-------- Raw data --------

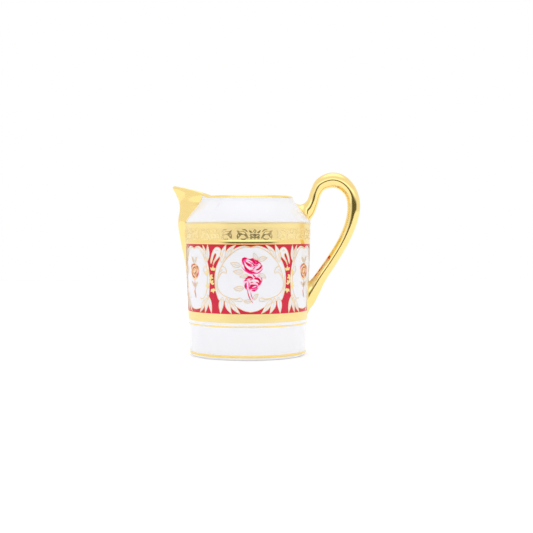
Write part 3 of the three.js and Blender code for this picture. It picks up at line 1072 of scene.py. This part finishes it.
LOWER_ROSE = RoseSpray(
    petals=(
        (LIGHT, ((-4.0, 45.6), (-3.4, 47.2), (-1.8, 48.7), (0.8, 48.8), (2.4, 48.2), (4.2, 49.2),
                 (6.2, 48.4), (7.0, 46.4), (6.0, 44.6), (5.0, 42.0), (3.4, 40.2), (1.4, 39.3),
                 (-0.6, 39.8), (-2.2, 41.4), (-3.4, 43.2))),
        (MIDDLE, ((-3.2, 44.0), (-2.4, 45.4), (-1.8, 44.0), (-1.8, 42.2), (-2.6, 42.2))),
        (MIDDLE, ((0.2, 42.6), (1.4, 43.8), (3.4, 43.9), (4.4, 42.8), (3.2, 41.6), (1.6, 41.0), (0.4, 41.4))),
    ),
    strokes=(
        (DEEP, 1.6, ((-2.9, 46.8), (-1.6, 48.0), (0.4, 48.0), (1.6, 47.1))),
        (DEEP, 1.5, ((2.0, 47.2), (3.8, 47.4), (5.4, 46.4), (6.3, 45.0))),
        (DEEP, 0.9, ((1.3, 49.7), (2.2, 48.8), (3.2, 47.8))),
        (DEEP, 1.4, ((0.1, 40.8), (-0.2, 42.2), (0.8, 43.4), (2.2, 43.7))),
        (DEEP, 0.9, ((3.0, 45.2), (4.3, 44.9), (4.8, 43.8), (4.5, 42.8))),
        (DEEP, 0.7, ((0.0, 44.7), (0.9, 45.3), (1.8, 44.9))),
        (DEEP, 1.0, ((-2.4, 45.0), (-3.1, 43.4), (-2.7, 42.0), (-2.0, 41.0))),
        (DEEP, 0.5, ((2.4, 42.2), (3.4, 41.6), (4.3, 42.2))),
        (DEEP, 1.0, ((0.9, 41.3), (1.0, 42.6), (2.0, 43.2), (3.3, 43.0))),
        (DEEP, 0.9, ((0.6, 40.4), (2.0, 40.5), (3.6, 41.2))),
        (DEEP, 0.8, ((-0.5, 46.9), (0.9, 46.5), (2.6, 46.3))),
        (DEEP, 0.9, ((4.9, 46.0), (5.5, 44.9), (5.2, 43.6))),
        (DEEP, 0.6, ((-3.4, 45.4), (-2.8, 46.2), (-1.6, 46.6))),
        (MIDDLE, 0.6, ((-0.6, 45.2), (-0.4, 43.6), (-0.2, 42.4))),
        (MIDDLE, 0.45, ((-1.4, 46.4), (-1.2, 44.2), (-0.9, 42.0), (-0.4, 40.2))),
        (MIDDLE, 0.5, ((3.9, 48.9), (5.8, 48.3), (6.7, 46.6), (6.2, 44.8), (5.2, 42.8))),
        (MIDDLE, 0.5, ((1.6, 39.6), (3.2, 40.6), (4.6, 41.9))),
        (MIDDLE, 0.45, ((-3.8, 45.8), (-3.0, 46.6), (-2.2, 46.8))),
        (PAPER, 0.7, ((-0.4, 45.7), (1.6, 46.4), (3.8, 46.2), (5.0, 45.4))),
        (PAPER, 0.6, ((-2.0, 45.6), (-1.7, 43.8), (-1.4, 42.0))),
        (PAPER, 0.5, ((1.0, 42.1), (2.2, 42.6), (3.6, 42.9))),
        (PAPER, 0.5, ((5.0, 47.9), (5.9, 47.0), (6.2, 46.2))),
        (DEEP, 0.55, ((-2.0, 41.6), (-1.5, 39.4), (-0.9, 37.2), (0.1, 35.0), (1.6, 33.0))),
        (MIDDLE, 0.5, ((0.1, 39.6), (0.5, 37.8), (1.0, 36.4), (1.6, 35.2))),
    ),
    shift=(-0.2, 0.8),
)

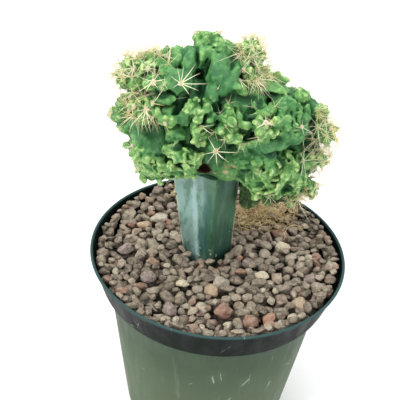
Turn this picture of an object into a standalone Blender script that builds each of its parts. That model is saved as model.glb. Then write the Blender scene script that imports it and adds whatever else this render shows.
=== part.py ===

--------

**What you will do**: Restate the whole listing exactly, leaving out nothing.

**Answer in full**:
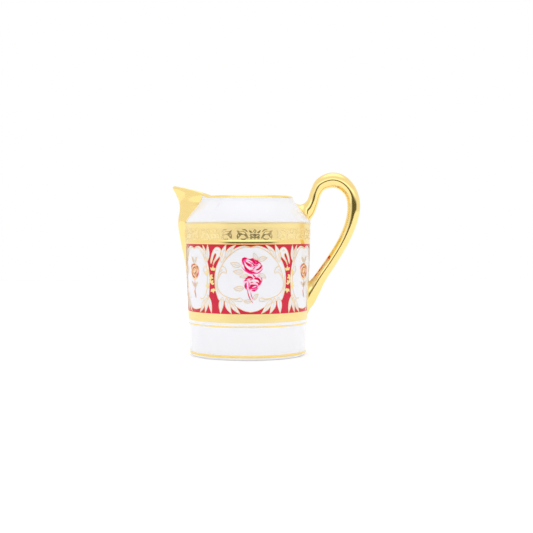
Write part 3 of the three.js and Blender code for this picture. It picks up at line 1072 of scene.py. This part finishes it.
LOWER_ROSE = RoseSpray(
    petals=(
        (LIGHT, ((-4.0, 45.6), (-3.4, 47.2), (-1.8, 48.7), (0.8, 48.8), (2.4, 48.2), (4.2, 49.2),
                 (6.2, 48.4), (7.0, 46.4), (6.0, 44.6), (5.0, 42.0), (3.4, 40.2), (1.4, 39.3),
                 (-0.6, 39.8), (-2.2, 41.4), (-3.4, 43.2))),
        (MIDDLE, ((-3.2, 44.0), (-2.4, 45.4), (-1.8, 44.0), (-1.8, 42.2), (-2.6, 42.2))),
        (MIDDLE, ((0.2, 42.6), (1.4, 43.8), (3.4, 43.9), (4.4, 42.8), (3.2, 41.6), (1.6, 41.0), (0.4, 41.4))),
    ),
    strokes=(
        (DEEP, 1.6, ((-2.9, 46.8), (-1.6, 48.0), (0.4, 48.0), (1.6, 47.1))),
        (DEEP, 1.5, ((2.0, 47.2), (3.8, 47.4), (5.4, 46.4), (6.3, 45.0))),
        (DEEP, 0.9, ((1.3, 49.7), (2.2, 48.8), (3.2, 47.8))),
        (DEEP, 1.4, ((0.1, 40.8), (-0.2, 42.2), (0.8, 43.4), (2.2, 43.7))),
        (DEEP, 0.9, ((3.0, 45.2), (4.3, 44.9), (4.8, 43.8), (4.5, 42.8))),
        (DEEP, 0.7, ((0.0, 44.7), (0.9, 45.3), (1.8, 44.9))),
        (DEEP, 1.0, ((-2.4, 45.0), (-3.1, 43.4), (-2.7, 42.0), (-2.0, 41.0))),
        (DEEP, 0.5, ((2.4, 42.2), (3.4, 41.6), (4.3, 42.2))),
        (DEEP, 1.0, ((0.9, 41.3), (1.0, 42.6), (2.0, 43.2), (3.3, 43.0))),
        (DEEP, 0.9, ((0.6, 40.4), (2.0, 40.5), (3.6, 41.2))),
        (DEEP, 0.8, ((-0.5, 46.9), (0.9, 46.5), (2.6, 46.3))),
        (DEEP, 0.9, ((4.9, 46.0), (5.5, 44.9), (5.2, 43.6))),
        (DEEP, 0.6, ((-3.4, 45.4), (-2.8, 46.2), (-1.6, 46.6))),
        (MIDDLE, 0.6, ((-0.6, 45.2), (-0.4, 43.6), (-0.2, 42.4))),
        (MIDDLE, 0.45, ((-1.4, 46.4), (-1.2, 44.2), (-0.9, 42.0), (-0.4, 40.2))),
        (MIDDLE, 0.5, ((3.9, 48.9), (5.8, 48.3), (6.7, 46.6), (6.2, 44.8), (5.2, 42.8))),
        (MIDDLE, 0.5, ((1.6, 39.6), (3.2, 40.6), (4.6, 41.9))),
        (MIDDLE, 0.45, ((-3.8, 45.8), (-3.0, 46.6), (-2.2, 46.8))),
        (PAPER, 0.7, ((-0.4, 45.7), (1.6, 46.4), (3.8, 46.2), (5.0, 45.4))),
        (PAPER, 0.6, ((-2.0, 45.6), (-1.7, 43.8), (-1.4, 42.0))),
        (PAPER, 0.5, ((1.0, 42.1), (2.2, 42.6), (3.6, 42.9))),
        (PAPER, 0.5, ((5.0, 47.9), (5.9, 47.0), (6.2, 46.2))),
        (DEEP, 0.55, ((-2.0, 41.6), (-1.5, 39.4), (-0.9, 37.2), (0.1, 35.0), (1.6, 33.0))),
        (MIDDLE, 0.5, ((0.1, 39.6), (0.5, 37.8), (1.0, 36.4), (1.6, 35.2))),
    ),
    shift=(-0.2, 0.8),
)

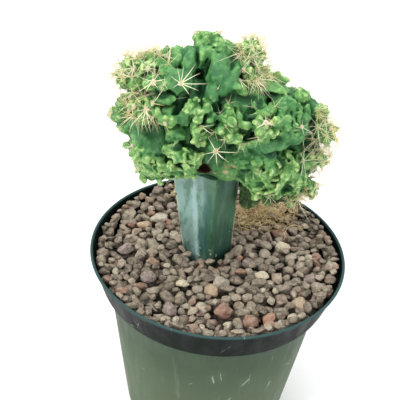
Turn this picture of an object into a standalone Blender script that builds each of its parts. That model is saved as model.glb. Then write the Blender scene script that imports it and adds whatever else this render shows.
=== part.py ===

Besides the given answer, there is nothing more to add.